##### RECORDS FOR THE TASK #####

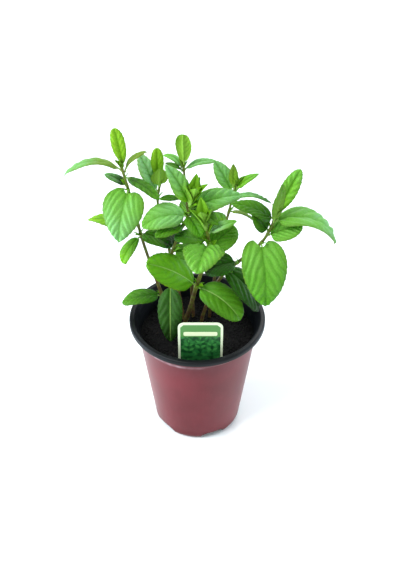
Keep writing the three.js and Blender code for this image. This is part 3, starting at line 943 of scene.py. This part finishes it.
def make_bud_tree():
    """Puts a leaflet of its own size on each point, turned along one direction and facing another."""
    tree = Tree("buds", Leaflet=bpy.types.Object, Material=bpy.types.Material)
    leaflet = tree.node("GeometryNodeObjectInfo", {"Object": tree.given["Leaflet"]}).outputs["Geometry"]
    along = {"Vector": tree.named("aim", "FLOAT_VECTOR")}
    turned = tree.out("FunctionNodeAlignRotationToVector", along, axis="Y")
    facing = {"Rotation": turned, "Vector": tree.named("facing", "FLOAT_VECTOR")}
    turned = tree.out("FunctionNodeAlignRotationToVector", facing, axis="Z", pivot_axis="Y")
    points, growth = tree.given["Geometry"], tree.named("growth")
    inputs = {"Points": points, "Instance": leaflet, "Rotation": turned, "Scale": growth}
    return tree.finish(tree.out("GeometryNodeInstanceOnPoints", inputs))


leaflet = make_leaflet()
bud_tree = make_bud_tree()
print("leaflet:", len(leaflet.data.polygons), "faces; bud tree:", len(bud_tree.nodes), "nodes")

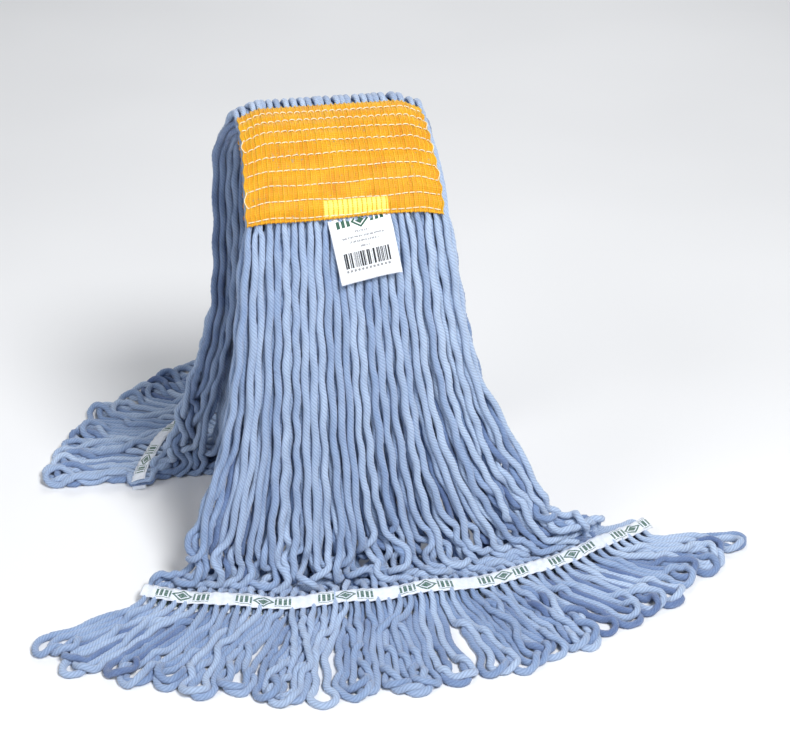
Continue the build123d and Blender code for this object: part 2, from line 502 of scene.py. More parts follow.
class StrandTree(NodeTree):
    """The Geometry Nodes tree that spins a twisted strand along every line of a mesh."""

    SIZES = ("Strand Radius", "Twist Lead", "Ring Spacing", "Ply Depth", "Roughness")

    def __init__(self, name: str) -> None:
        """Builds the tree with its named inputs."""
        super().__init__(bpy.data.node_groups.new(name, "GeometryNodeTree"))
        face = self.tree.interface
        face.new_socket("Lines", in_out="INPUT", socket_type="NodeSocketGeometry")
        face.new_socket("Strands", in_out="OUTPUT", socket_type="NodeSocketGeometry")
        self.ids: dict[str, str] = {}
        kinds = {size: "NodeSocketFloat" for size in self.SIZES}
        for size, kind in {**kinds, "Sides": "NodeSocketInt", "Finish": "NodeSocketMaterial"}.items():
            self.ids[size] = face.new_socket(size, in_out="INPUT", socket_type=kind).identifier
        self.enter = self.tree.nodes.new("NodeGroupInput")
        self._build()

    def _own(self, name: str) -> Socket:
        """Reads one of the mesh's own numbers."""
        found = self.node("GeometryNodeInputNamedAttribute", {"Name": name}, data_type="FLOAT")
        return found.outputs["Attribute"]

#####

INSTRUCTIONS FOR THE TASK: The line containing "Continue the build123d" marks the start; retype it and each line after it through the end of the records above, exactly.

RESPONSE BELOW:
Continue the build123d and Blender code for this object: part 2, from line 502 of scene.py. More parts follow.
class StrandTree(NodeTree):
    """The Geometry Nodes tree that spins a twisted strand along every line of a mesh."""

    SIZES = ("Strand Radius", "Twist Lead", "Ring Spacing", "Ply Depth", "Roughness")

    def __init__(self, name: str) -> None:
        """Builds the tree with its named inputs."""
        super().__init__(bpy.data.node_groups.new(name, "GeometryNodeTree"))
        face = self.tree.interface
        face.new_socket("Lines", in_out="INPUT", socket_type="NodeSocketGeometry")
        face.new_socket("Strands", in_out="OUTPUT", socket_type="NodeSocketGeometry")
        self.ids: dict[str, str] = {}
        kinds = {size: "NodeSocketFloat" for size in self.SIZES}
        for size, kind in {**kinds, "Sides": "NodeSocketInt", "Finish": "NodeSocketMaterial"}.items():
            self.ids[size] = face.new_socket(size, in_out="INPUT", socket_type=kind).identifier
        self.enter = self.tree.nodes.new("NodeGroupInput")
        self._build()

    def _own(self, name: str) -> Socket:
        """Reads one of the mesh's own numbers."""
        found = self.node("GeometryNodeInputNamedAttribute", {"Name": name}, data_type="FLOAT")
        return found.outputs["Attribute"]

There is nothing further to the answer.